Extract exactly those lines that lie between the start of the material and the line with "return shell", including both boundary lines and no others.

** Begin **

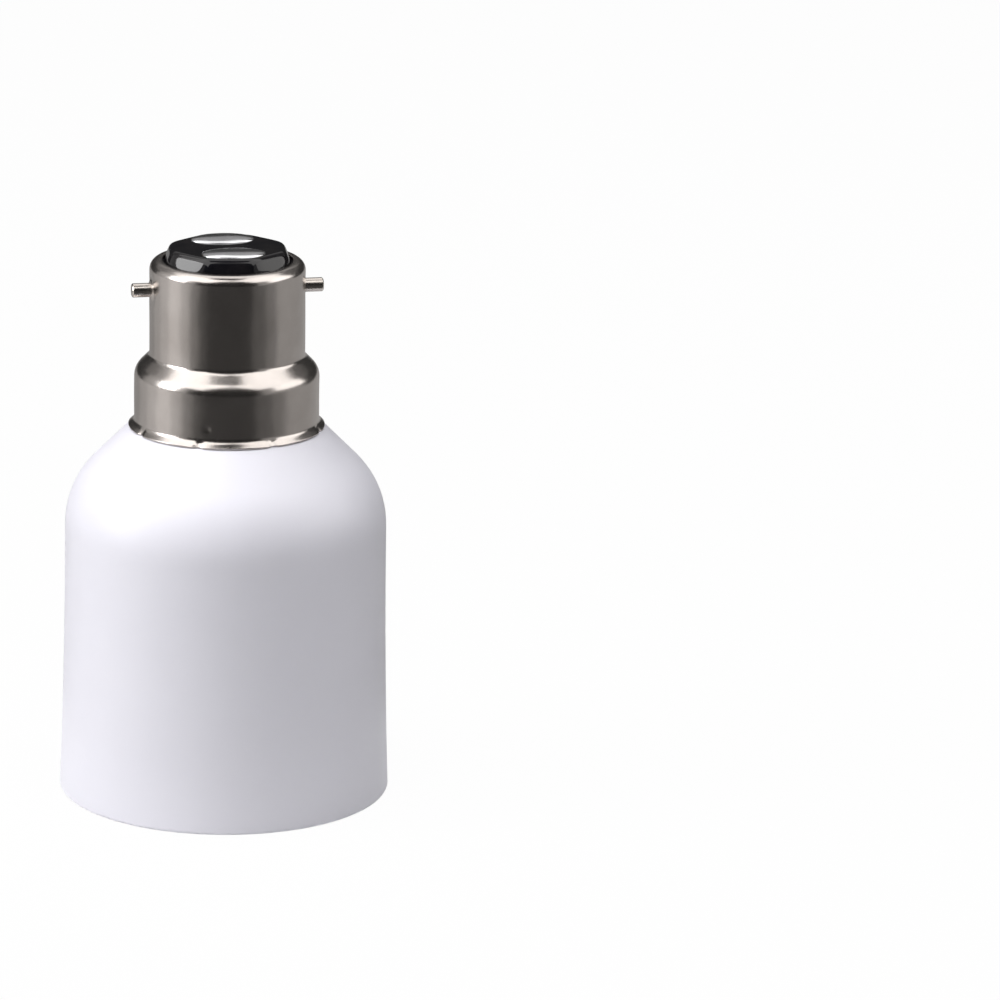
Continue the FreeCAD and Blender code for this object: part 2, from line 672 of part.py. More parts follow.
# Bayonet cap
def make_cap_shell():
    shoulder_z = LEDGE_Z + SKIRT_HEIGHT
    neck_in = SKIRT_RADIUS - CAP_RADIUS
    points = [
        at(FLANGE_RADIUS, LEDGE_Z),
        at(SKIRT_RADIUS, LEDGE_Z + FLANGE_HEIGHT),
        at(SKIRT_RADIUS, shoulder_z),
        at(CAP_RADIUS, shoulder_z + neck_in),
        at(CAP_RADIUS, CAP_TOP_Z),
        at(CAP_OPENING_RADIUS, CAP_TOP_Z),
    ]
    bends = [FLANGE_BEND_RADIUS, SHOULDER_ROUND, SHOULDER_FILLET, CAP_LIP_RADIUS]
    shell = revolved(sheet_section(points, bends, CAP_SHEET))
    shell = shell.cut(cylinder(FLANGE_RADIUS + OVERRUN, LEDGE_Z - OVERRUN, LEDGE_Z))
    bar = Part.makeCylinder(PIN_SHANK_RADIUS, 4 * CAP_RADIUS, FreeCAD.Vector(-2 * CAP_RADIUS, 0, PIN_Z),
                            FreeCAD.Vector(1, 0, 0))
    shell = shell.cut(bar)
    for index in range(CRIMP_COUNT):
        crimp = block(FLANGE_RADIUS - CRIMP_DEPTH, FLANGE_RADIUS + OVERRUN, -CRIMP_WIDTH / 2, CRIMP_WIDTH / 2,
                      LEDGE_Z - OVERRUN, LEDGE_Z + FLANGE_HEIGHT)
        shell = shell.cut(turned(crimp, 360 * (index + 0.5) / CRIMP_COUNT))
    return shell


def make_pin(side):
    head_x = math.sqrt(CAP_BORE_RADIUS ** 2 - PIN_HEAD_RADIUS ** 2)
    tip_x = PIN_TIP_RADIUS
    pin = polygon_revolved([
        at(0, head_x - PIN_HEAD_THICKNESS),
        at(PIN_HEAD_RADIUS, head_x - PIN_HEAD_THICKNESS),
        at(PIN_HEAD_RADIUS, head_x),
        at(PIN_SHANK_RADIUS, head_x),
        at(PIN_SHANK_RADIUS, CAP_RADIUS),
        at(PIN_RADIUS, CAP_RADIUS),
        at(PIN_RADIUS, tip_x - PIN_CHAMFER),
        at(PIN_RADIUS - PIN_CHAMFER, tip_x),
        at(0, tip_x),
    ])
    pin.rotate(ORIGIN, FreeCAD.Vector(0, 1, 0), 90 * side)
    pin.translate(FreeCAD.Vector(0, 0, PIN_Z))
    return pin


def faceted_frustum():
    """Eight-sided pressed top of the glass with softened edges, cut round where it leaves the cap."""
    bottom_z = CAP_TOP_Z - CAP_SHEET - GLASS_CLEARANCE
    bottom_apothem = GLASS_TOP_APOTHEM + (GLASS_TOP_Z - bottom_z) * GLASS_SLOPE
    rings = []
    for apothem, z in ((bottom_apothem, bottom_z), (GLASS_TOP_APOTHEM, GLASS_TOP_Z)):
        corner_radius = apothem / math.cos(math.pi / GLASS_FACETS)
        corners = []
        for index in range(GLASS_FACETS + 1):
            angle = 2 * math.pi * (index + 0.5) / GLASS_FACETS
            corners.append(FreeCAD.Vector(corner_radius * math.cos(angle), corner_radius * math.sin(angle), z))
        rings.append(Part.makePolygon(corners))
    frustum = Part.makeLoft(rings, True, True)
    middle_z = (bottom_z + GLASS_TOP_Z) / 2
    soft_edges = [edge for edge in frustum.Edges if edge.BoundBox.ZMax > middle_z]
    frustum = frustum.makeFillet(GLASS_EDGE_ROUND, soft_edges)
    foot = cylinder(CAP_OPENING_RADIUS - GLASS_CLEARANCE, bottom_z, GLASS_TOP_Z)
    return turned(frustum.common(foot), GLASS_TURN)


def plate_shape(side, grow, bottom_z, top_z):
    ellipse = Part.Ellipse(ORIGIN, CONTACT_HALF_LENGTH + grow, CONTACT_HALF_WIDTH + grow).toShape()
    plate = Part.Face(Part.Wire(ellipse)).extrude(FreeCAD.Vector(0, 0, top_z - bottom_z))
    plate.translate(FreeCAD.Vector(0, side * CONTACT_OFFSET, bottom_z))
    return plate


def make_cap_insulator():
    bore = CAP_BORE_RADIUS - GLASS_CLEARANCE
    top_z = CAP_TOP_Z - CAP_SHEET - GLASS_CLEARANCE
    lip_round = CAP_LIP_RADIUS - CAP_SHEET
    edges = [
        line(at(0, GLASS_BOTTOM_Z), at(GLASS_BOSS_RADIUS, GLASS_BOTTOM_Z)),
        line(at(GLASS_BOSS_RADIUS, GLASS_BOTTOM_Z), at(GLASS_BOSS_RADIUS, GLASS_RIM_Z)),
        line(at(GLASS_BOSS_RADIUS, GLASS_RIM_Z), at(bore, GLASS_RIM_Z)),
        line(at(bore, GLASS_RIM_Z), at(bore, top_z - lip_round)),
        arc(at(bore - lip_round, top_z - lip_round), lip_round, 0, 90),
        line(at(bore - lip_round, top_z), at(0, top_z)),
        line(at(0, top_z), at(0, GLASS_BOTTOM_Z)),
    ]
    glass = revolved(edges).fuse(faceted_frustum())
    for side in (-1, 1):
        glass = glass.cut(plate_shape(side, GLASS_CLEARANCE, GLASS_TOP_Z - CONTACT_PLATE, GLASS_TOP_Z + OVERRUN))
        hole = cylinder(EYELET_RADIUS + GLASS_CLEARANCE, GLASS_BOTTOM_Z - OVERRUN, GLASS_TOP_Z, 0, side * CONTACT_OFFSET)
        glass = glass.cut(hole)
    return glass


def make_contact_eyelet(side):
    plate = plate_shape(side, 0.0, GLASS_TOP_Z - CONTACT_PLATE, GLASS_TOP_Z)
    shank = cylinder(EYELET_RADIUS, EYELET_END_Z, GLASS_TOP_Z, 0, side * CONTACT_OFFSET)
    bore = cylinder(EYELET_BORE_RADIUS, EYELET_END_Z - OVERRUN, GLASS_TOP_Z + OVERRUN, 0, side * CONTACT_OFFSET)
    return plate.fuse(shank).cut(bore)


def make_solder_contact(side):
    """Low solder dome over the contact plate."""
    stretch = FreeCAD.Matrix()
    stretch.scale(CONTACT_HALF_LENGTH, CONTACT_HALF_WIDTH, SOLDER_HEIGHT)
    dome = Part.makeSphere(1.0, ORIGIN, UP, 0, 90, 360).transformGeometry(stretch)
    dome.translate(FreeCAD.Vector(0, side * CONTACT_OFFSET, GLASS_TOP_Z))
    return dome


# Wires from the terminals to the contacts
def live_route():
    half_width = TERMINAL_TAB_WIDTH / 2
    tab_x = -math.sqrt(BUSH_FLANGE_RADIUS ** 2 - half_width ** 2)
    x = tab_x - CORE_RADIUS
    start_z = FLOOR_BACK_Z + TERMINAL_TAB_HEIGHT - BARE_END
    return route_between(FreeCAD.Vector(x, 0, start_z), 1)


def neutral_route():
    reach = TAG_REACH + CORE_RADIUS
    angle = math.radians(TAG_ANGLE)
    x = reach * math.cos(angle)
    y = reach * math.sin(angle) - SCREW_OFFSET
    start_z = FLOOR_Z + TAG_TAB_HEIGHT - BARE_END
    return route_between(FreeCAD.Vector(x, y, start_z), -1)


def route_between(start, side):
    """Up beside the tab, across the neck in an easy slant, then straight into the eyelet."""
    rise = EYELET_END_Z - start.z
    end_y = side * CONTACT_OFFSET
    above_tab = FreeCAD.Vector(start.x, start.y, start.z + rise * RISE_BESIDE_TAB)
    middle_x = start.x * MIDDLE_DRAW_IN
    middle_y = (start.y + end_y) / 2 * MIDDLE_SLACK
    middle = FreeCAD.Vector(middle_x, middle_y, start.z + rise * RISE_AT_MIDDLE)
    under_glass = FreeCAD.Vector(0, end_y, start.z + rise * RISE_UNDER_GLASS)
    end = FreeCAD.Vector(0, end_y, GLASS_TOP_Z)
    return [start, above_tab, middle, under_glass, end]


def make_wire(name, points):
    core_edges, bends = routed(points)
    save(name + "_core", swept_solid(core_edges, CORE_RADIUS))
    sleeve_points = list(points)
    sleeve_points[0] = points[0] + UP * (BARE_END + SLEEVE_START_GAP)
    sleeve_points[-1] = FreeCAD.Vector(points[-1].x, points[-1].y, GLASS_BOTTOM_Z - SLEEVE_END_GAP)
    sleeve_edges = bent_path(sleeve_points, bends)
    save(name + "_sleeve", swept_solid(sleeve_edges, SLEEVE_RADIUS, CORE_RADIUS + SLEEVE_BORE_CLEARANCE))
    print(name, "bend radii", [round(bend, 1) for bend in bends])


os.makedirs("parts", exist_ok=True)
save("housing", make_housing())
save("screw_shell", make_screw_shell())
save("shell_tag", make_shell_tag())
save("contact_terminal", make_contact_terminal())
save("contact_bush", make_contact_bush())
save("centre_contact", make_centre_contact())
save("contact_spring", make_contact_spring())
save("cap_shell", make_cap_shell())
save("cap_insulator", make_cap_insulator())
for side, place in ((-1, "front"), (1, "back")):
    save("shell_screw_" + place, make_screw(side))
    save("contact_eyelet_" + place, make_contact_eyelet(side))
    save("solder_contact_" + place, make_solder_contact(side))
for side, place in ((-1, "left"), (1, "right")):
    save("bayonet_pin_" + place, make_pin(side))
make_wire("live_wire", live_route())
make_wire("neutral_wire", neutral_route())
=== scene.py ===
import math

import bpy
import numpy as np
from mathutils import Matrix, Vector


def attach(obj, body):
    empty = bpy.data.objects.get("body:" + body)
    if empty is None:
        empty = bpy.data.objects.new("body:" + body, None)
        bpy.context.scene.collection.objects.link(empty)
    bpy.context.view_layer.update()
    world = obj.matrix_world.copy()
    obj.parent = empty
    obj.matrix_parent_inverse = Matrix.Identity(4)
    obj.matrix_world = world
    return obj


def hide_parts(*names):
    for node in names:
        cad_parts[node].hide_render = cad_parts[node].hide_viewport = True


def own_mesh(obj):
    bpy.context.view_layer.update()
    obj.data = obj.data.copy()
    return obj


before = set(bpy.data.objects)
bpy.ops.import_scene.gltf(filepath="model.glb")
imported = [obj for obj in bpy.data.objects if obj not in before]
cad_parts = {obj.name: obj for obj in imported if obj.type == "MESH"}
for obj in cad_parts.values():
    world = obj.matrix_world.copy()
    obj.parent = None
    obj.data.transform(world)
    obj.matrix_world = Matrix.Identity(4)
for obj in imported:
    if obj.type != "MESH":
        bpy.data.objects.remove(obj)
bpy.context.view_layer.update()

MM = 0.001

# Camera, in metres: where it stands, the point in the middle of the picture, and its tilt in degrees
CAMERA_PLACE = Vector((-0.13921, -0.78952, 0.27100))
CAMERA_AIM = Vector((0.03844, -0.00678, 0.04262))
CAMERA_ROLL = 1.182
CAMERA_LENS = 210.61
CAMERA_SENSOR = 36.0
CAMERA_NEAR = 0.05
CAMERA_FAR = 20.0

# Least number of straight pieces in a rounded corner
ARC_LEAST_PIECES = 4

# Places round the axis, counted from +X
FRONT = -math.pi / 2
BACK = math.pi / 2
RIGHT = 0.0
LEFT = math.pi

# Cap shell, in millimetres, as the drawn sheet runs from its flange to its lip
LEDGE_Z = 53.427
LEDGE_GAP = 0.02
FLANGE_RADIUS = 13.92
FLANGE_INSET = 0.04
FLANGE_HEIGHT = 1.0
FLANGE_EDGE = 0.28
FLANGE_EDGE_ROUND = 0.1
FLANGE_BEND = 1.0
SKIRT_RADIUS = 13.1
SKIRT_HEIGHT = 8.35
SHOULDER_Z = LEDGE_Z + SKIRT_HEIGHT
SHOULDER_ROUND = 2.6
SHOULDER_FILLET = 1.0
CAP_RADIUS = 11.0
CAP_HEIGHT = 24.12
CAP_TOP_Z = LEDGE_Z + CAP_HEIGHT
CAP_OPENING_RADIUS = 9.15
CAP_SHEET = 0.3
LIP_ROUND = 1.4
PIN_BELOW_TOP = 4.07
PIN_Z = CAP_TOP_Z - PIN_BELOW_TOP
CAP_COLUMNS = 288
CAP_STEP = 0.25

# Marks of the crimping jaws: a pinch at each, the sheet pulled in round it, the flange lifted between them
JAWS = 8
JAW_ANGLE = math.radians(-26.5)
JAW_WIDTH = 0.5
JAW_DEPTH = 0.42
JAW_FADE = 0.7
JAW_PULL = 0.05
JAW_PULL_HEIGHT = 2.6
JAW_LIFT = 0.22
JAW_LIFT_LEVEL = 0.75
JAW_LIFT_RUN = 0.5

# Knocks on the skirt, a punch mark and a shallow one: turn from the front in degrees, height, width, depth
KNOCKS = [
    (-21.9, 56.1, 0.4, 0.16),
    (28.0, 57.9, 1.4, 0.02),
]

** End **

TASK ANSWER
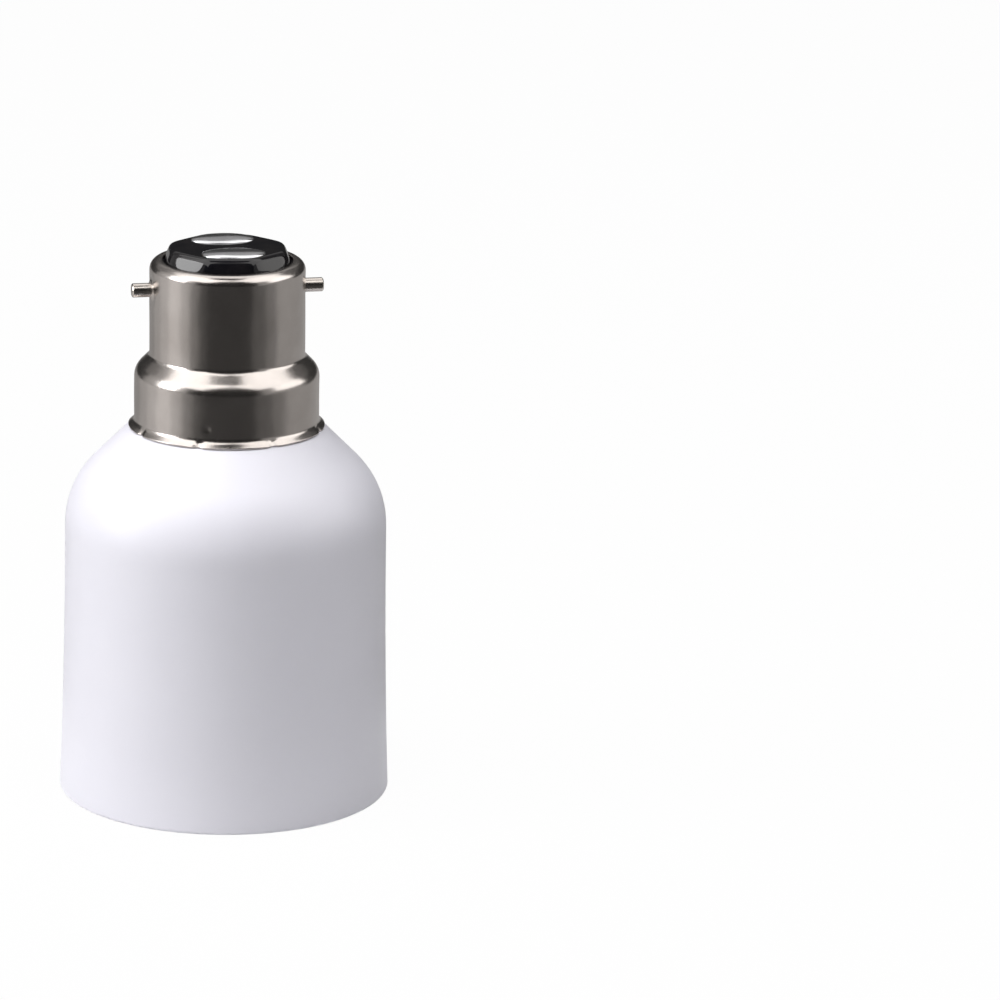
Continue the FreeCAD and Blender code for this object: part 2, from line 672 of part.py. More parts follow.
# Bayonet cap
def make_cap_shell():
    shoulder_z = LEDGE_Z + SKIRT_HEIGHT
    neck_in = SKIRT_RADIUS - CAP_RADIUS
    points = [
        at(FLANGE_RADIUS, LEDGE_Z),
        at(SKIRT_RADIUS, LEDGE_Z + FLANGE_HEIGHT),
        at(SKIRT_RADIUS, shoulder_z),
        at(CAP_RADIUS, shoulder_z + neck_in),
        at(CAP_RADIUS, CAP_TOP_Z),
        at(CAP_OPENING_RADIUS, CAP_TOP_Z),
    ]
    bends = [FLANGE_BEND_RADIUS, SHOULDER_ROUND, SHOULDER_FILLET, CAP_LIP_RADIUS]
    shell = revolved(sheet_section(points, bends, CAP_SHEET))
    shell = shell.cut(cylinder(FLANGE_RADIUS + OVERRUN, LEDGE_Z - OVERRUN, LEDGE_Z))
    bar = Part.makeCylinder(PIN_SHANK_RADIUS, 4 * CAP_RADIUS, FreeCAD.Vector(-2 * CAP_RADIUS, 0, PIN_Z),
                            FreeCAD.Vector(1, 0, 0))
    shell = shell.cut(bar)
    for index in range(CRIMP_COUNT):
        crimp = block(FLANGE_RADIUS - CRIMP_DEPTH, FLANGE_RADIUS + OVERRUN, -CRIMP_WIDTH / 2, CRIMP_WIDTH / 2,
                      LEDGE_Z - OVERRUN, LEDGE_Z + FLANGE_HEIGHT)
        shell = shell.cut(turned(crimp, 360 * (index + 0.5) / CRIMP_COUNT))
    return shell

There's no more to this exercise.